Wer der Herkunft der Leithaberg-DAC-Weine auf den Grund gehen möchte, erkundet die Gegend beim Wandern oder schwingt sich in weiten Teilen des Jahres aufs Fahrrad. Das Gebiet ist eine herrliche Rad-Destination: Viele Weinberge liegen an den Radwegen, so dass man den Rebzeilen zum Greifen nah ist. Aber auch viele Heurige und Restaurants verlassen sich auf die Weinvielfalt der Region und bieten diese zu lokalen Köstlichkeiten an.
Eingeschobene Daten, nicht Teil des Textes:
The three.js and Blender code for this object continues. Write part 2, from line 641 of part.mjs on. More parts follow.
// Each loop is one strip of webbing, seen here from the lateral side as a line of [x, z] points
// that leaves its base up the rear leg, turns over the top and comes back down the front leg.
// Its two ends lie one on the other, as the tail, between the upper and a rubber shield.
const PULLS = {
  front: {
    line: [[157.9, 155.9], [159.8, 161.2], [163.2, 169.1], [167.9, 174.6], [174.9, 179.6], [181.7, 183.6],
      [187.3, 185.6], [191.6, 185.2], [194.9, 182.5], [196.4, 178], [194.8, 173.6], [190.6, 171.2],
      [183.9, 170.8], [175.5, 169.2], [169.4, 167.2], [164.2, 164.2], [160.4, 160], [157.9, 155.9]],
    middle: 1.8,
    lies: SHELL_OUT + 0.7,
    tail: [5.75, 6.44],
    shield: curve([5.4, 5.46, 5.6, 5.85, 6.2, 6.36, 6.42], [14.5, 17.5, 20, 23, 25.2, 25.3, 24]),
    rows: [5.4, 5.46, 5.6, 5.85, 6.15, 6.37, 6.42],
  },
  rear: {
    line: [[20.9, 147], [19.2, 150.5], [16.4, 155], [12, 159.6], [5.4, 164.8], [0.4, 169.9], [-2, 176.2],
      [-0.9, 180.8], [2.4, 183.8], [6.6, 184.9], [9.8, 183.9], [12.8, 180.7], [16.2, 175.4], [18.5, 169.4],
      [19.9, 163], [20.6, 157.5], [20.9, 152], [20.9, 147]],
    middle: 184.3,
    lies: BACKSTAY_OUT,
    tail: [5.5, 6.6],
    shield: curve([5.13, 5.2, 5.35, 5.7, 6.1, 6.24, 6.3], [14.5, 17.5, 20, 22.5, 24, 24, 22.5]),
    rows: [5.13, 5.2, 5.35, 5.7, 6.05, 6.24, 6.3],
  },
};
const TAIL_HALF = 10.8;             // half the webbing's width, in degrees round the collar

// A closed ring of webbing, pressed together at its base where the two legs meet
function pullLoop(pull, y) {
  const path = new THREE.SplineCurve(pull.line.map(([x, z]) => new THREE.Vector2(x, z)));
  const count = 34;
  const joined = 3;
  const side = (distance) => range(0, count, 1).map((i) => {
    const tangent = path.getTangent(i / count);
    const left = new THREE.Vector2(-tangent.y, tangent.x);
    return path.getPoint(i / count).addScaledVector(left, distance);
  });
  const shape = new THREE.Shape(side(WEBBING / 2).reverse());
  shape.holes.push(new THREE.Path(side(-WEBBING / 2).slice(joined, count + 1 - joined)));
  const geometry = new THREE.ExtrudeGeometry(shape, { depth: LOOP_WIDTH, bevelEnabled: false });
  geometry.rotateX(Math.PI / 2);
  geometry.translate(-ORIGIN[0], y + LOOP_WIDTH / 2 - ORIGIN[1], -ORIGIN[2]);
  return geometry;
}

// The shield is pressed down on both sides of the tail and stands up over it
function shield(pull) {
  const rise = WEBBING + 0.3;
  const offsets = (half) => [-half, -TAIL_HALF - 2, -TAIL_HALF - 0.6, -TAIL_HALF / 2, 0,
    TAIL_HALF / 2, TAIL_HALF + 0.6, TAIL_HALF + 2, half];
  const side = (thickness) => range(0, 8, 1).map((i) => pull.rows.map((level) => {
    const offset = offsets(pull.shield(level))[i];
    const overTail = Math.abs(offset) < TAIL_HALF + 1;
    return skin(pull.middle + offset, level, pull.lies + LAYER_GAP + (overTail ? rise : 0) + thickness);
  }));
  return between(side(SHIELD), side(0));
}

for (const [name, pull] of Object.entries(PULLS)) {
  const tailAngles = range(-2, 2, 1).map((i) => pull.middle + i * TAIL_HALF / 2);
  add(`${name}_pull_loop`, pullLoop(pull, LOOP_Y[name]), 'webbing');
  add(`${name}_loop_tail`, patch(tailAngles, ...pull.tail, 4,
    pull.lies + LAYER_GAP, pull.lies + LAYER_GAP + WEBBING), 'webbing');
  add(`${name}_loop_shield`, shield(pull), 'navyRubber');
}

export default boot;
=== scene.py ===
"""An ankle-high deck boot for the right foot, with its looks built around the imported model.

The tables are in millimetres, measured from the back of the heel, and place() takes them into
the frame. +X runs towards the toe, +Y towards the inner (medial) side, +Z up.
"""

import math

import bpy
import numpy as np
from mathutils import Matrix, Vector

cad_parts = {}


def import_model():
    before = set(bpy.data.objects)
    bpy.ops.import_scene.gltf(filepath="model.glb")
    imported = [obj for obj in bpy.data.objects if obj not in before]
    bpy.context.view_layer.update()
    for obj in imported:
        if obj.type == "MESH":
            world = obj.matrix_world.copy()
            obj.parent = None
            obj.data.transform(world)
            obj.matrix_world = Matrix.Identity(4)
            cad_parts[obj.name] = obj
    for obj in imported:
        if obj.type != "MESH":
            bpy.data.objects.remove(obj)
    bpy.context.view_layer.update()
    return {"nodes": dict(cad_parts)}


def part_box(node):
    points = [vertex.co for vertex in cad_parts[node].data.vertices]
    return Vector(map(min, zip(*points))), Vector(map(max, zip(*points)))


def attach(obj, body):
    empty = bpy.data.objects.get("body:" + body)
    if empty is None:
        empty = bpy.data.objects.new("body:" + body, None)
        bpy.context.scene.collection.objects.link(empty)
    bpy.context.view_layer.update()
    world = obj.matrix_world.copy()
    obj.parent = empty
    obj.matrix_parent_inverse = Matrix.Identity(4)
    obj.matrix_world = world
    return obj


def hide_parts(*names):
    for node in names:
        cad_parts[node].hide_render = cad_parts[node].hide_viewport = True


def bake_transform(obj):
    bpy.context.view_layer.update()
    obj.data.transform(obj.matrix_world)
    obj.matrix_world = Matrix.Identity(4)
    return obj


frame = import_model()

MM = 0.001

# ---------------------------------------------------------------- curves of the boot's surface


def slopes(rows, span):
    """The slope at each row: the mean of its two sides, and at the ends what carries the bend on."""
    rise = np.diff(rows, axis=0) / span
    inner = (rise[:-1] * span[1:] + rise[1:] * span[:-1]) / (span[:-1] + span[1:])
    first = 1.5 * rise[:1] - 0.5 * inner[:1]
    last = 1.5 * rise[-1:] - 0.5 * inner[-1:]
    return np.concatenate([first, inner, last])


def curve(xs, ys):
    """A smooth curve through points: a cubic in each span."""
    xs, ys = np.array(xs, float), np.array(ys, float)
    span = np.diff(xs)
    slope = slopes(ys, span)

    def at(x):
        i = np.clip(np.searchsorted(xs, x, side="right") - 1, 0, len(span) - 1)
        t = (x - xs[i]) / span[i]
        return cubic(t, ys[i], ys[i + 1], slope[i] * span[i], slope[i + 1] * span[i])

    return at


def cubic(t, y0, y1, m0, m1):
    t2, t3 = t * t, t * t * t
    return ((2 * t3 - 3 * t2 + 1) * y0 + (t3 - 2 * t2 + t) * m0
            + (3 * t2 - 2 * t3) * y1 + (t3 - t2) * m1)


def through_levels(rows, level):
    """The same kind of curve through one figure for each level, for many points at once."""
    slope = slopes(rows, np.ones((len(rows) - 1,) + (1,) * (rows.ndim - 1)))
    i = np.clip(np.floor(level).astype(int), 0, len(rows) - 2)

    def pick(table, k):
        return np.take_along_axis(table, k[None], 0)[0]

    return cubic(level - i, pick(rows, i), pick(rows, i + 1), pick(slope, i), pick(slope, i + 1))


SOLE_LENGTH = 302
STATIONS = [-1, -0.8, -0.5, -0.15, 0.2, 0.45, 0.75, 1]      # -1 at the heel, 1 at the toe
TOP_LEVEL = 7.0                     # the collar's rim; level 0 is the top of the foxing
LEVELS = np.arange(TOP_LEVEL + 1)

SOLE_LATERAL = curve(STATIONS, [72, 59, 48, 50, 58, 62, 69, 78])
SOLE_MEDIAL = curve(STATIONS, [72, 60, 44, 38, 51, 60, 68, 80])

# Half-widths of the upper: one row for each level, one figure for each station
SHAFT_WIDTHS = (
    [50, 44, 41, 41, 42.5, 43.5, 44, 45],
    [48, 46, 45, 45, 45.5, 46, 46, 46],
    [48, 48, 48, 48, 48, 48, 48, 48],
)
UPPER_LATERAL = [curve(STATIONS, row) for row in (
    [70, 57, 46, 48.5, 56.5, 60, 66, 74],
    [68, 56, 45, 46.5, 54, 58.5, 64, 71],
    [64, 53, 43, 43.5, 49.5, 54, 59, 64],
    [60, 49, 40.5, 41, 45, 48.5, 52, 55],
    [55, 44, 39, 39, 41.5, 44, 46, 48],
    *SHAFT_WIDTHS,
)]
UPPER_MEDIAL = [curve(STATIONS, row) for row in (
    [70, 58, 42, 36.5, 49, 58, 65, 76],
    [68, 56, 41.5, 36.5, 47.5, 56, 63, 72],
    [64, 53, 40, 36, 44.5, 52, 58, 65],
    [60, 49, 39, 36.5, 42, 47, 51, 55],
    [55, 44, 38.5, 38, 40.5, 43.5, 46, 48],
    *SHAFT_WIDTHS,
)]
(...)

Die Freistadt Eisenstadt bietet mit dem Schloss Ersterházy eine Reise in die Epoche der österreichischen Monarchie. Die zugehörigen Parkanlagen laden zum Flanieren im Grünen ein. Der Weinbauort Rust lockt bis in den August hinein mit seinen Storchennestern, die auf den Dächern vieler Häuser thronen. Das Kommen und Gehen der Storchenfamilien zu beobachten, während man bei einem guten Glas Wein sitzt, ist ein faszinierendes Schauspiel.
Apropos: Im Nachbarort Mörbisch lädt in den Sommermonaten die Seebühne zu ihren berühmten Festspielen. Der ehemalige Steinbruch in St. Margarethen ist heute eine der schönsten und imposantesten Freiluft-Arenen in Europa. Sie ist eingebettet in die weite, offene Landschaft zwischen Leithagebirge und Neusiedler See, die zum UNESCO-Welterbe erklärt wurde. Familien finden viel Abwechslung in Österreichs größtem Freizeitpark bei Rust – oder verbringen die Tage in einem der vielen Strandbäder am See.